Im Zentrum des ersten Themenfokus stand die Musik. "Der Freie Klang" lautete 1987 das Festivalmotto. Gottfried Hattinger spann dabei die Idee der Linzer Klangwolke, die 1979 im Rahmen der ersten Ars Electronica ebenfalls erstmals stattfand, weiter. 1979 wurde gemeinsam mit dem ORF, der auch hier Mitinitiator war, und mit der Linzer Bevölkerung Anton Bruckners 8. Symphonie in den Stadtraum gesendet.
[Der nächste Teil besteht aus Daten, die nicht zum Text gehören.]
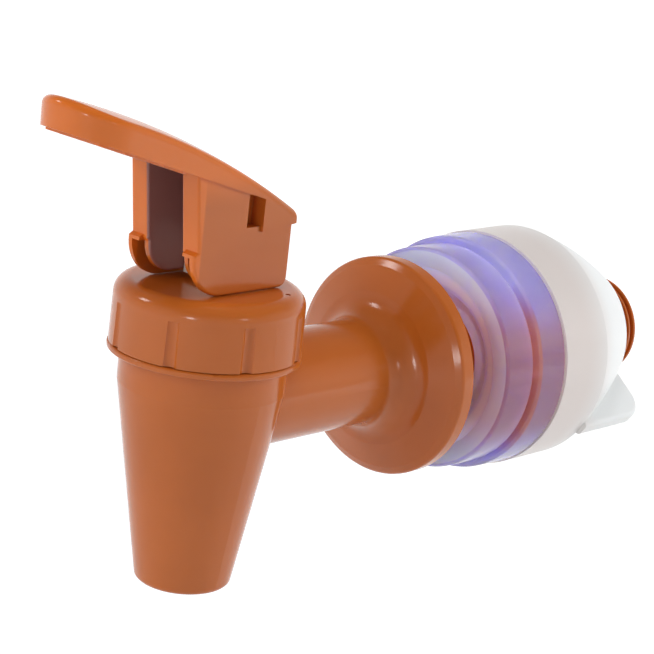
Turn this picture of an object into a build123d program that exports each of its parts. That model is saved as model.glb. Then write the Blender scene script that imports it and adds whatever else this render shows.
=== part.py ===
# Water filter tap: a push-lever tap with a tapered spout, a wall flange and a threaded shank.
# Lengths are in millimetres. The origin is the centre of the flange's rear face, which bears on
# the vessel. +Y runs along the shank into the vessel, -Y points at the user, and +Z is up.
# Threads are left off: threaded parts are plain at the root of the male thread.
from build123d import *
from math import cos, radians, sin, sqrt
import os

# Body: barrel and spout
SPOUT_REACH = 50.5          # flange rear face to the spout's axis
BARREL_R = 14.9             # straight top of the barrel
CONE_TOP_Z = 3.5            # where the barrel starts to taper
SPOUT_END_Z = -33.5
SPOUT_END_R = 8.6
SPOUT_LIP_ROUND = 1.2
COLLAR_R = 17.2             # ring that the bonnet screws down to
COLLAR_TOP_Z = 10.3
COLLAR_T = 1.2
COLLAR_ROUND = 0.45
NECK_R = 15.0               # neck inside the bonnet
BARREL_WALL = 2.3
SEAT_Z = -16.0              # floor of the chamber
SEAT_BEAD_H = 0.8
SEAT_BEAD_W = 1.4
OUTLET_R = 6.2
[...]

Mit reger Beteiligung folgten die Linzerinnen und Linzer der Aufforderung, ihre Radioapparate an ihre geöffneten Fenster zu stellen, um so die über das Radio ausgestrahlte Konzertaufführung in der gesamten Stadt hörbar zu machen.

Riesige Schiffshörner klangen virtuos

"Ich hatte das Gefühl, dass es nicht mehr reicht, im Großen Saal des Brucknerhauses ein Konzert zu veranstalten, das dann nach draußen übertragen wird", so Gottfried Hattinger, "ich wollte, dass man den wunderbaren Donauraum selber spielen lässt." Und so wurden bei der Ars Electronica 1987 entlang der am Brucknerhaus vorbeifließenden Donau riesige Schiffshörner aufgebaut, die Alvin Curran in dem Stück Waterworks mit Hilfe seines Computers und unter der Mitwirkung des Feuerwerk-Künstlers Pierre-Alain Hubert virtuos erklingen ließ.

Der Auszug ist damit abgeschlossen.